((

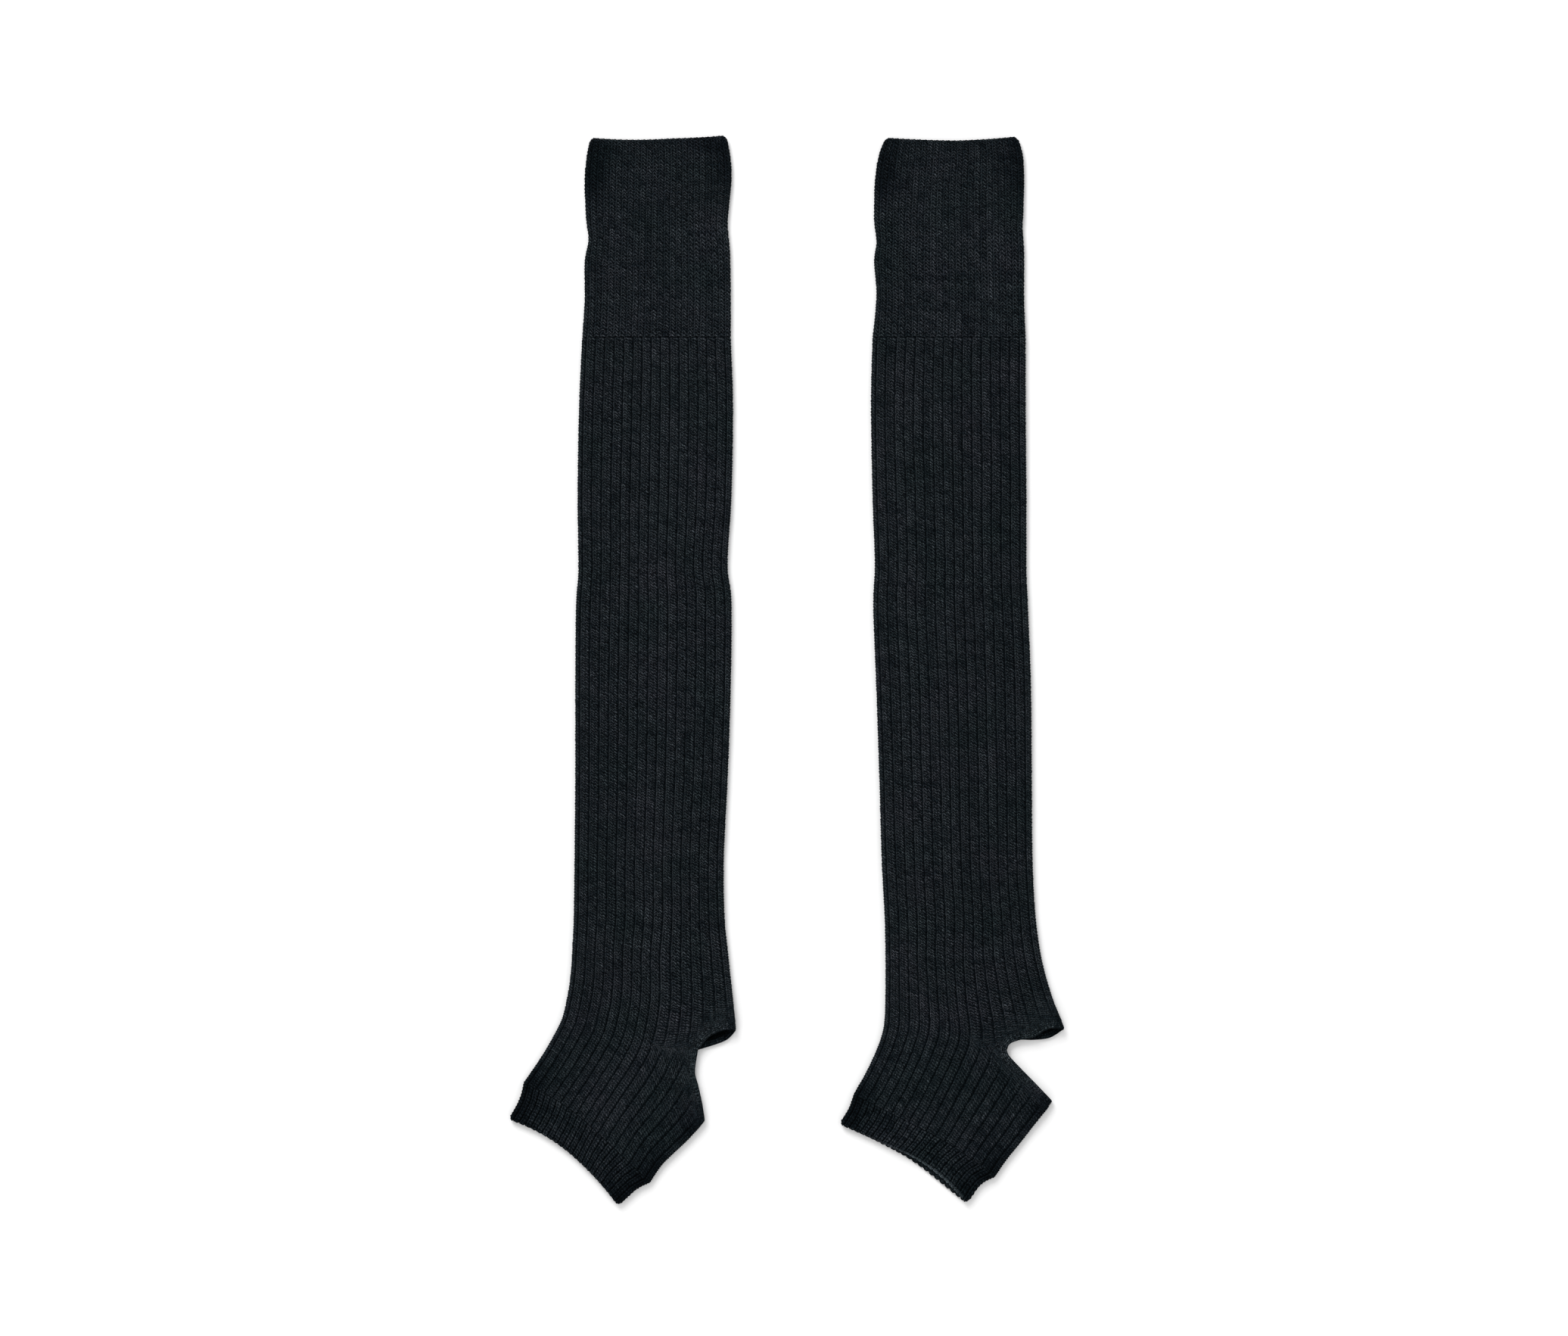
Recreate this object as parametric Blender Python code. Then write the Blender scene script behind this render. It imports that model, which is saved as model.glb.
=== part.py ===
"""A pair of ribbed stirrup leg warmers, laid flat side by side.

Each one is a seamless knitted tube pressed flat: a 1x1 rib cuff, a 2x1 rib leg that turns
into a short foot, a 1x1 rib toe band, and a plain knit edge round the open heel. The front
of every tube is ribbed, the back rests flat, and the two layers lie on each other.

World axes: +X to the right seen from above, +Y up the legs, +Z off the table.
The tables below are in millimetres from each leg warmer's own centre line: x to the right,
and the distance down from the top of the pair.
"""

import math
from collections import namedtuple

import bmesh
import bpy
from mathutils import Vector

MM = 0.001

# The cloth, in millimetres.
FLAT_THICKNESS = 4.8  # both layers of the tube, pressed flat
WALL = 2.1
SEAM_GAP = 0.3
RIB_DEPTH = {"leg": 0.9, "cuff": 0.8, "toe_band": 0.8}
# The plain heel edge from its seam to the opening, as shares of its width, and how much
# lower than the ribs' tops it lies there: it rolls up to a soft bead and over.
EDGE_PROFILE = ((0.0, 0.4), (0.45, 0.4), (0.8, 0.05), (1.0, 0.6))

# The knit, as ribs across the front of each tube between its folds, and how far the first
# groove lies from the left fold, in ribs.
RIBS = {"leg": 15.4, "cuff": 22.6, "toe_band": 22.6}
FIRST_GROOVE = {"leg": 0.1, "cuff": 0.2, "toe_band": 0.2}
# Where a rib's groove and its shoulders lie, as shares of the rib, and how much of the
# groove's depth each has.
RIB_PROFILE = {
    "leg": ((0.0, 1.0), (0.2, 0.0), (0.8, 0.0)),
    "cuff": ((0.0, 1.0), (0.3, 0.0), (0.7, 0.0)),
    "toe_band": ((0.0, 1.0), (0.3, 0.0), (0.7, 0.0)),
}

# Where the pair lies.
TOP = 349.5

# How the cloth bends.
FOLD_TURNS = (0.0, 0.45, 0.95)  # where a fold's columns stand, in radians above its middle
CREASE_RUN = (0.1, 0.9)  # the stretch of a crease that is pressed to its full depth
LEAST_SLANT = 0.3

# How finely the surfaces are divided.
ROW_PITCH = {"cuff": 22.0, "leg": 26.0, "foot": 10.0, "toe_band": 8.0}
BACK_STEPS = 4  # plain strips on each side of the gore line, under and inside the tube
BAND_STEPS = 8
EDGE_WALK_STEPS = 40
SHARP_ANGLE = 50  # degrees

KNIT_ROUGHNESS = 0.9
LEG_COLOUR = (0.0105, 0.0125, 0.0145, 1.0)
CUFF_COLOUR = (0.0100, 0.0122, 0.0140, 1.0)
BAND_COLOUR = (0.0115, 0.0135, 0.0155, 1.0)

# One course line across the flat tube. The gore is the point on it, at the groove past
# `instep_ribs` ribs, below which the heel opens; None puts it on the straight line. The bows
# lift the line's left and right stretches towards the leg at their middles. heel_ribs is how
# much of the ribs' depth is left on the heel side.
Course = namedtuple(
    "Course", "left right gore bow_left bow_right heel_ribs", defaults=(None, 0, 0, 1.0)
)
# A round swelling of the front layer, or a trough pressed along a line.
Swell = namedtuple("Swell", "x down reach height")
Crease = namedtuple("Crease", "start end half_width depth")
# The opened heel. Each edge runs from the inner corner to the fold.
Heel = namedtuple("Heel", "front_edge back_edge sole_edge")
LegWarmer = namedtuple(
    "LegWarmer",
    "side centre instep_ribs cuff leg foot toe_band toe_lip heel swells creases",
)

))

▶ _The task_
Reproduce the material above exactly; please quote every line of it.

▶ _Written solution_
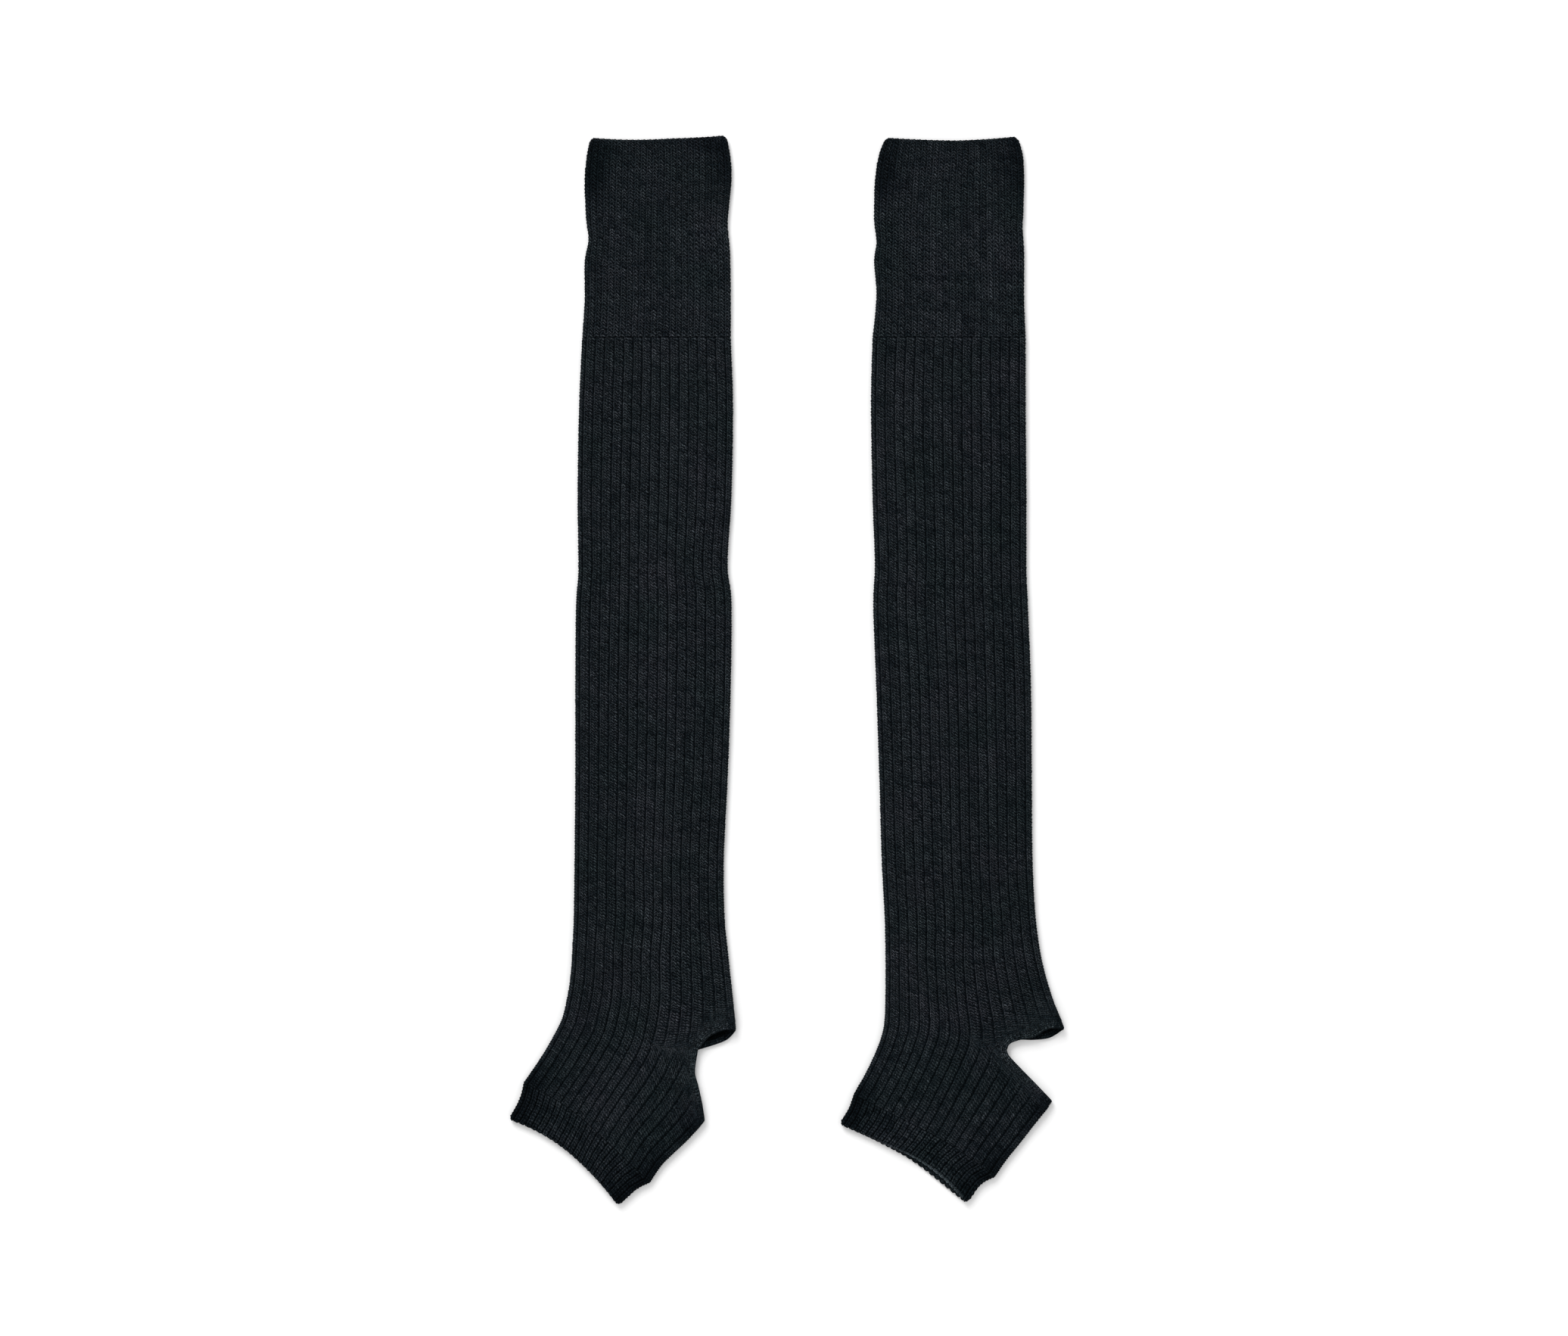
Recreate this object as parametric Blender Python code. Then write the Blender scene script behind this render. It imports that model, which is saved as model.glb.
=== part.py ===
"""A pair of ribbed stirrup leg warmers, laid flat side by side.

Each one is a seamless knitted tube pressed flat: a 1x1 rib cuff, a 2x1 rib leg that turns
into a short foot, a 1x1 rib toe band, and a plain knit edge round the open heel. The front
of every tube is ribbed, the back rests flat, and the two layers lie on each other.

World axes: +X to the right seen from above, +Y up the legs, +Z off the table.
The tables below are in millimetres from each leg warmer's own centre line: x to the right,
and the distance down from the top of the pair.
"""

import math
from collections import namedtuple

import bmesh
import bpy
from mathutils import Vector

MM = 0.001

# The cloth, in millimetres.
FLAT_THICKNESS = 4.8  # both layers of the tube, pressed flat
WALL = 2.1
SEAM_GAP = 0.3
RIB_DEPTH = {"leg": 0.9, "cuff": 0.8, "toe_band": 0.8}
# The plain heel edge from its seam to the opening, as shares of its width, and how much
# lower than the ribs' tops it lies there: it rolls up to a soft bead and over.
EDGE_PROFILE = ((0.0, 0.4), (0.45, 0.4), (0.8, 0.05), (1.0, 0.6))

# The knit, as ribs across the front of each tube between its folds, and how far the first
# groove lies from the left fold, in ribs.
RIBS = {"leg": 15.4, "cuff": 22.6, "toe_band": 22.6}
FIRST_GROOVE = {"leg": 0.1, "cuff": 0.2, "toe_band": 0.2}
# Where a rib's groove and its shoulders lie, as shares of the rib, and how much of the
# groove's depth each has.
RIB_PROFILE = {
    "leg": ((0.0, 1.0), (0.2, 0.0), (0.8, 0.0)),
    "cuff": ((0.0, 1.0), (0.3, 0.0), (0.7, 0.0)),
    "toe_band": ((0.0, 1.0), (0.3, 0.0), (0.7, 0.0)),
}

# Where the pair lies.
TOP = 349.5

# How the cloth bends.
FOLD_TURNS = (0.0, 0.45, 0.95)  # where a fold's columns stand, in radians above its middle
CREASE_RUN = (0.1, 0.9)  # the stretch of a crease that is pressed to its full depth
LEAST_SLANT = 0.3

# How finely the surfaces are divided.
ROW_PITCH = {"cuff": 22.0, "leg": 26.0, "foot": 10.0, "toe_band": 8.0}
BACK_STEPS = 4  # plain strips on each side of the gore line, under and inside the tube
BAND_STEPS = 8
EDGE_WALK_STEPS = 40
SHARP_ANGLE = 50  # degrees

KNIT_ROUGHNESS = 0.9
LEG_COLOUR = (0.0105, 0.0125, 0.0145, 1.0)
CUFF_COLOUR = (0.0100, 0.0122, 0.0140, 1.0)
BAND_COLOUR = (0.0115, 0.0135, 0.0155, 1.0)

# One course line across the flat tube. The gore is the point on it, at the groove past
# `instep_ribs` ribs, below which the heel opens; None puts it on the straight line. The bows
# lift the line's left and right stretches towards the leg at their middles. heel_ribs is how
# much of the ribs' depth is left on the heel side.
Course = namedtuple(
    "Course", "left right gore bow_left bow_right heel_ribs", defaults=(None, 0, 0, 1.0)
)
# A round swelling of the front layer, or a trough pressed along a line.
Swell = namedtuple("Swell", "x down reach height")
Crease = namedtuple("Crease", "start end half_width depth")
# The opened heel. Each edge runs from the inner corner to the fold.
Heel = namedtuple("Heel", "front_edge back_edge sole_edge")
LegWarmer = namedtuple(
    "LegWarmer",
    "side centre instep_ribs cuff leg foot toe_band toe_lip heel swells creases",
)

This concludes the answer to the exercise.